Problem details: Your task is to copy a single run of lines that starts at the line with "Keep writing the" and stops at the line with "return c0 +", keeping both ends. Copy nothing else.
* begin *
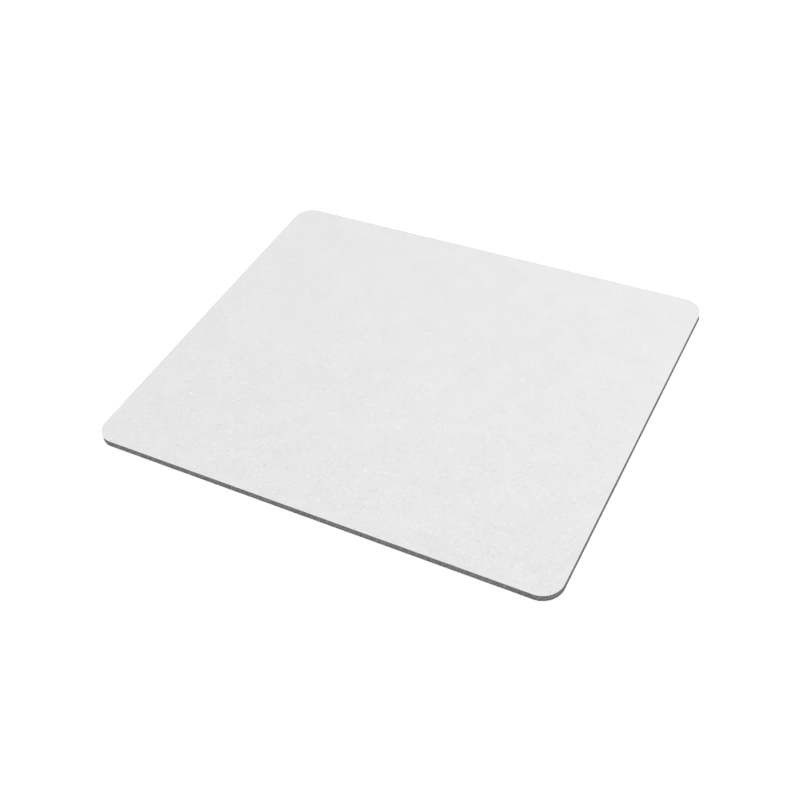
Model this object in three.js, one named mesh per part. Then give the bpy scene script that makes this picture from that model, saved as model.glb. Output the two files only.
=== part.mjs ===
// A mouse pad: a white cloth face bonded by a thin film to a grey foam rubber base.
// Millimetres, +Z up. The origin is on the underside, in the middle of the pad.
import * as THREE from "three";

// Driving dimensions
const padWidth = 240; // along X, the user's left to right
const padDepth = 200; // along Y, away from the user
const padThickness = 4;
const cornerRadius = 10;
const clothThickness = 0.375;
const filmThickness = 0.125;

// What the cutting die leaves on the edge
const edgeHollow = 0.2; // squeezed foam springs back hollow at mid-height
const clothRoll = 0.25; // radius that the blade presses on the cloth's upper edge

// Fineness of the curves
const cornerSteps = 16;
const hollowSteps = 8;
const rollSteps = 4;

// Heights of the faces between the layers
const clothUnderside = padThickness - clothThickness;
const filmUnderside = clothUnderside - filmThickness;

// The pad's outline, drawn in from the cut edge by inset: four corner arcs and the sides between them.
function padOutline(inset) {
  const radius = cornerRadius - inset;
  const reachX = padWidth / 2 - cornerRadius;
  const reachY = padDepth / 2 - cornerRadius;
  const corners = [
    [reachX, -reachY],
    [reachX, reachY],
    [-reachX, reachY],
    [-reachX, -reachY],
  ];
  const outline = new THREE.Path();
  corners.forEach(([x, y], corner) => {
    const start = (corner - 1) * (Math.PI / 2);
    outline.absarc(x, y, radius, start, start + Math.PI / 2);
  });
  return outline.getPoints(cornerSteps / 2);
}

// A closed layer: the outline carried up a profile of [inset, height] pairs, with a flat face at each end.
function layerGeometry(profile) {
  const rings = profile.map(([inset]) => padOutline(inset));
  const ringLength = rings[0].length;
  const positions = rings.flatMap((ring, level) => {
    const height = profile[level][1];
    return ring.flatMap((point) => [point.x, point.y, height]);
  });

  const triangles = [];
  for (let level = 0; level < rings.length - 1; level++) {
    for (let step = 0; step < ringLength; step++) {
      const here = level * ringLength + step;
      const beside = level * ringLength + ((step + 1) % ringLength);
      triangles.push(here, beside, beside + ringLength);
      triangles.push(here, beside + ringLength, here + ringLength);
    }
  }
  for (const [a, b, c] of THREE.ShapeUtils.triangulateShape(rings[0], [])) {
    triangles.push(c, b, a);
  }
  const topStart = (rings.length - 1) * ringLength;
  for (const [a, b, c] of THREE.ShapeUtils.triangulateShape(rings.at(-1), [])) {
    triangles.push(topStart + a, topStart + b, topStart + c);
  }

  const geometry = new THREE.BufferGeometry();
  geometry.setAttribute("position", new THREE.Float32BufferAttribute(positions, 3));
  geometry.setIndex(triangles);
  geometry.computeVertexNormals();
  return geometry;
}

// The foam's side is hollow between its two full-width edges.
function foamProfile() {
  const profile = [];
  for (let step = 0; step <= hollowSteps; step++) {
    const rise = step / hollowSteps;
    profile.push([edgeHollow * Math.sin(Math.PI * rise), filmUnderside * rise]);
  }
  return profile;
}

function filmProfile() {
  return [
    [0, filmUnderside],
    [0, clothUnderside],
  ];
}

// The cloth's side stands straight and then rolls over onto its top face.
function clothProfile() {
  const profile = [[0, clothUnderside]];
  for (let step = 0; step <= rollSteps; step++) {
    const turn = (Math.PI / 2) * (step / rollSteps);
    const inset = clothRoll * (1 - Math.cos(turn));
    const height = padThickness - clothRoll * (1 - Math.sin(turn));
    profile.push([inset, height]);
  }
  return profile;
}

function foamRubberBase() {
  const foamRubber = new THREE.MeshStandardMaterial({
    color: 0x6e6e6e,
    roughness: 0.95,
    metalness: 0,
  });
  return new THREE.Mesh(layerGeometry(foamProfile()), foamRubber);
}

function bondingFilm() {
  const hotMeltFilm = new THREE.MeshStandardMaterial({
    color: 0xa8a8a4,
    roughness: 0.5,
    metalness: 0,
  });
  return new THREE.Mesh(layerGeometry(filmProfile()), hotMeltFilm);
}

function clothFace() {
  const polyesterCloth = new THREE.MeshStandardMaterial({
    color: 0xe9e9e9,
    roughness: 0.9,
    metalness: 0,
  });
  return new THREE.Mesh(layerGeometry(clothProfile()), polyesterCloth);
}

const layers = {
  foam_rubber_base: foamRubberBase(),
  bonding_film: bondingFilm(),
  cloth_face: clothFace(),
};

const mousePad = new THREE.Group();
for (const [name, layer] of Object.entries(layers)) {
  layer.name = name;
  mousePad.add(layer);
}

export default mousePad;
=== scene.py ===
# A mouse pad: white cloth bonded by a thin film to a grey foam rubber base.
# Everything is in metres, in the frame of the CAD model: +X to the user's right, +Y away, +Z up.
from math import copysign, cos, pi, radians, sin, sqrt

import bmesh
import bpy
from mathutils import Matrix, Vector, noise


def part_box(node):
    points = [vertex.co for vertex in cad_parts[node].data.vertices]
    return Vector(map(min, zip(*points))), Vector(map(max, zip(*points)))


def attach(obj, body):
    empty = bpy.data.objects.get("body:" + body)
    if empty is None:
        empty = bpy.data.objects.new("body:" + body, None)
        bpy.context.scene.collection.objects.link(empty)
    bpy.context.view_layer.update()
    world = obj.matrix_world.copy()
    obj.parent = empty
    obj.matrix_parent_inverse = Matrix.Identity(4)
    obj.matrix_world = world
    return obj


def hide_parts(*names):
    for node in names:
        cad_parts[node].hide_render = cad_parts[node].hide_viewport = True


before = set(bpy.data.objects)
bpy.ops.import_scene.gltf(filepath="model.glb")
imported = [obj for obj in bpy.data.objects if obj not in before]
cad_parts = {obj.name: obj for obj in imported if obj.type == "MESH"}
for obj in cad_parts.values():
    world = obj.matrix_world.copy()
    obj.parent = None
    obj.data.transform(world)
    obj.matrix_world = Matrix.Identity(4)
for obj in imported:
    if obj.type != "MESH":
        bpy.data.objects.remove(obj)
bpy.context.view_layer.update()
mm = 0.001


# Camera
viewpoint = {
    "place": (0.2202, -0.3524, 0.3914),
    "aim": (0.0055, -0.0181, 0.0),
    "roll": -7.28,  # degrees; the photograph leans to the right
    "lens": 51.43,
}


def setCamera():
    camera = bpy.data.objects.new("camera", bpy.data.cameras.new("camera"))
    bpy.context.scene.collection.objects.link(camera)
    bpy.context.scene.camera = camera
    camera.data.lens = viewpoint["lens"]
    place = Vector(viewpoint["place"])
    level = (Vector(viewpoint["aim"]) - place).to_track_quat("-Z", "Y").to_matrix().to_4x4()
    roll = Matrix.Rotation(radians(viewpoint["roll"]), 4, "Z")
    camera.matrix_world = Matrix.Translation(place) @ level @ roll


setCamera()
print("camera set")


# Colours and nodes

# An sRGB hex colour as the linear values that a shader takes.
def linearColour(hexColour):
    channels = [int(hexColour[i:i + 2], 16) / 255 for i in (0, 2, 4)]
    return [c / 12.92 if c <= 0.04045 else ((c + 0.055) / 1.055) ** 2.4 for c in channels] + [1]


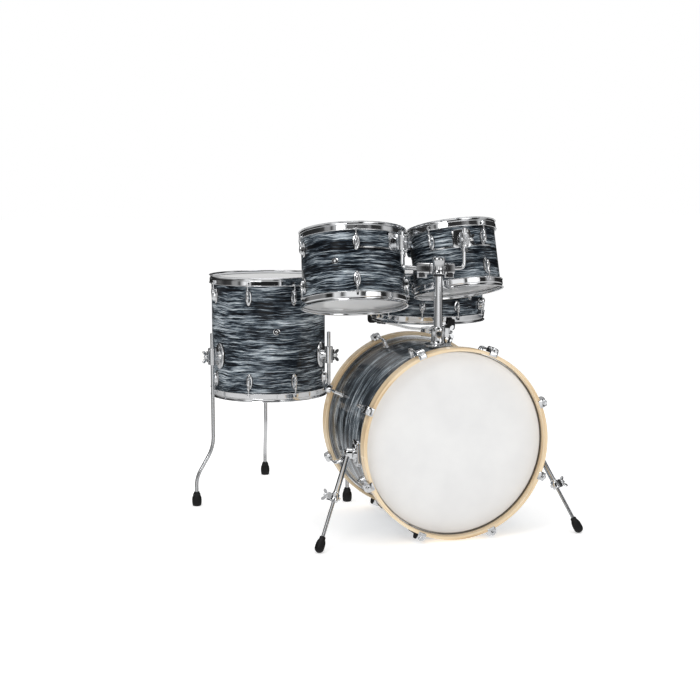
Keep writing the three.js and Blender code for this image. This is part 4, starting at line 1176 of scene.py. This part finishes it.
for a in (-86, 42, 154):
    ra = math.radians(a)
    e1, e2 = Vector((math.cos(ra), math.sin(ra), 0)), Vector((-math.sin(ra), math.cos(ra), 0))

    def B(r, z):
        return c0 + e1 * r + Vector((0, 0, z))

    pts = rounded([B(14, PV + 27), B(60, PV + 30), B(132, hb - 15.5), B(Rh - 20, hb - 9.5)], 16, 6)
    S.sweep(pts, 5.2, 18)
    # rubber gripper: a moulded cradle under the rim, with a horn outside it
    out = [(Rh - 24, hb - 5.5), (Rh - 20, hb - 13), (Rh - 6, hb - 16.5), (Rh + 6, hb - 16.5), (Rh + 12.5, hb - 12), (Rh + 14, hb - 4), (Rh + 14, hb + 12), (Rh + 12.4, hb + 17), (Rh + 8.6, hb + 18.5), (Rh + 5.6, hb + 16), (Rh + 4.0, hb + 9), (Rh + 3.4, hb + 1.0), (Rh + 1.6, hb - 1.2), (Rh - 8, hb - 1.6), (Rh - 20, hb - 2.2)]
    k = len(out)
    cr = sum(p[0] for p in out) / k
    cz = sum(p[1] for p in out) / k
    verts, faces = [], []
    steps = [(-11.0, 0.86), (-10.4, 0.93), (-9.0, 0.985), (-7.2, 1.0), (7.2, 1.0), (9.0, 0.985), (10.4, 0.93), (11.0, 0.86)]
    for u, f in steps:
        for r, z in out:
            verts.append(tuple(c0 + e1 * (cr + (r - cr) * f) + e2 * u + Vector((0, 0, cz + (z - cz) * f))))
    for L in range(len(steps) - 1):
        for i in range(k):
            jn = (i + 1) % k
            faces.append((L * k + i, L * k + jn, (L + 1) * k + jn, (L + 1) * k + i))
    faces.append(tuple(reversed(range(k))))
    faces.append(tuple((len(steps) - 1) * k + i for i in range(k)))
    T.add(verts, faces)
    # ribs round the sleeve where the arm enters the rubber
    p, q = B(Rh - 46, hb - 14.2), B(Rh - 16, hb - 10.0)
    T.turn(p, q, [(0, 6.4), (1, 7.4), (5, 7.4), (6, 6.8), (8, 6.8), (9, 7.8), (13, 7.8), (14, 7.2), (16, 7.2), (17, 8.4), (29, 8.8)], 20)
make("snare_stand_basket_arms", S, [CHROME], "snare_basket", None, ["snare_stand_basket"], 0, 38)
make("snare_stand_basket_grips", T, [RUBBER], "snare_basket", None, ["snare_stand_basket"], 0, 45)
* end *
* begin *
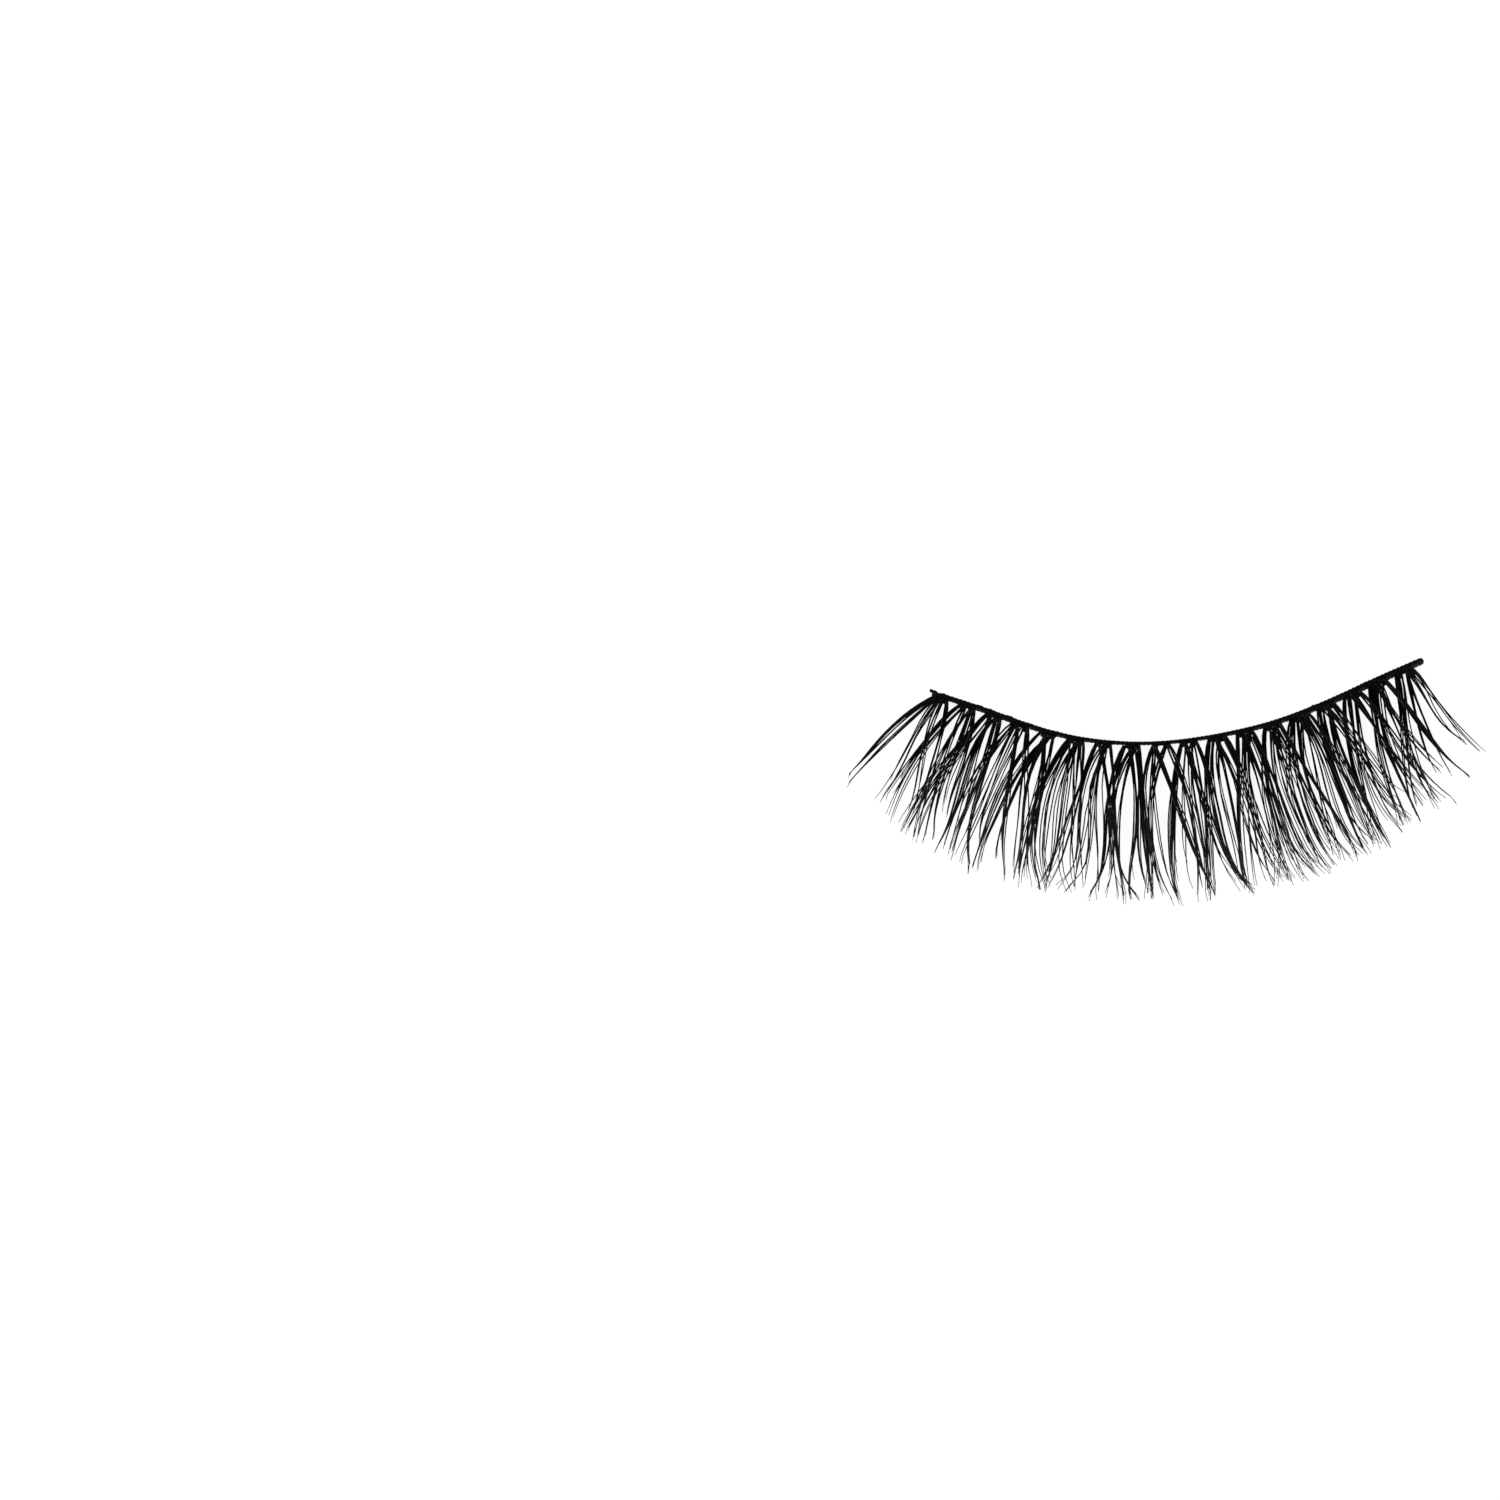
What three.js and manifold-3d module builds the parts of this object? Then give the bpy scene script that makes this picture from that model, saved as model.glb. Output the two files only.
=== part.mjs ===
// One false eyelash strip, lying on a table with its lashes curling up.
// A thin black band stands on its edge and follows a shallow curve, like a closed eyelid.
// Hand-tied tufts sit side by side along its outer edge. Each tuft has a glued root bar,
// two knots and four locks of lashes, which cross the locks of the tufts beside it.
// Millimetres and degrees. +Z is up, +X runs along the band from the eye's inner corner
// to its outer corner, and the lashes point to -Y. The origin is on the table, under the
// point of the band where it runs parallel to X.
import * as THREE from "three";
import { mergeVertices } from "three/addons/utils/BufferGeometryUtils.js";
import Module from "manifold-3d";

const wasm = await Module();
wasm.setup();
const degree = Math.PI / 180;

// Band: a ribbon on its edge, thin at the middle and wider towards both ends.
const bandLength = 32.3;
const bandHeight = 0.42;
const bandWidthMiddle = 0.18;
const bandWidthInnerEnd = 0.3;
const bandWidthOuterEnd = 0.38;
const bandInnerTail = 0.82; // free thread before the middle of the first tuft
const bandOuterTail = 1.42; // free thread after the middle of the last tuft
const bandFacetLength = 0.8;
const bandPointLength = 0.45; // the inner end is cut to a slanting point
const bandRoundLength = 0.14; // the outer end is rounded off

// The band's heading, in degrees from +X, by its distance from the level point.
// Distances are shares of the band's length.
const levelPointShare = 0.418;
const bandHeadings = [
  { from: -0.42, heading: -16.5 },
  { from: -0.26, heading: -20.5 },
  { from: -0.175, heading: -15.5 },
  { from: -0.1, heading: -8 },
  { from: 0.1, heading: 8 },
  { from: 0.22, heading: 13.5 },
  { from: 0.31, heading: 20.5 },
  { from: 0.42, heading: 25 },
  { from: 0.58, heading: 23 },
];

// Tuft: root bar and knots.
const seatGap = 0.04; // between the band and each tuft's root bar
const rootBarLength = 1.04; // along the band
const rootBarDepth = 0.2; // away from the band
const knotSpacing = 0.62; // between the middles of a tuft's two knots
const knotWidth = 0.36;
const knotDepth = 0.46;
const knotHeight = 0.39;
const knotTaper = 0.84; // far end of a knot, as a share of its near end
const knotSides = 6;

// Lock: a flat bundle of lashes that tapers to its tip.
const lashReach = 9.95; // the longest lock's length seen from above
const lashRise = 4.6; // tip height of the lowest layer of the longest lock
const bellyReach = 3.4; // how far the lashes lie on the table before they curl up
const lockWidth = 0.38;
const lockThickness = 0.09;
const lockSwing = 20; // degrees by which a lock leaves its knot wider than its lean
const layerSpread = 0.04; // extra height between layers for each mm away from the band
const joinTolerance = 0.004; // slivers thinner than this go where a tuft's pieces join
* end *
Result below:
Keep writing the three.js and Blender code for this image. This is part 4, starting at line 1176 of scene.py. This part finishes it.
for a in (-86, 42, 154):
    ra = math.radians(a)
    e1, e2 = Vector((math.cos(ra), math.sin(ra), 0)), Vector((-math.sin(ra), math.cos(ra), 0))

    def B(r, z):
        return c0 + e1 * r + Vector((0, 0, z))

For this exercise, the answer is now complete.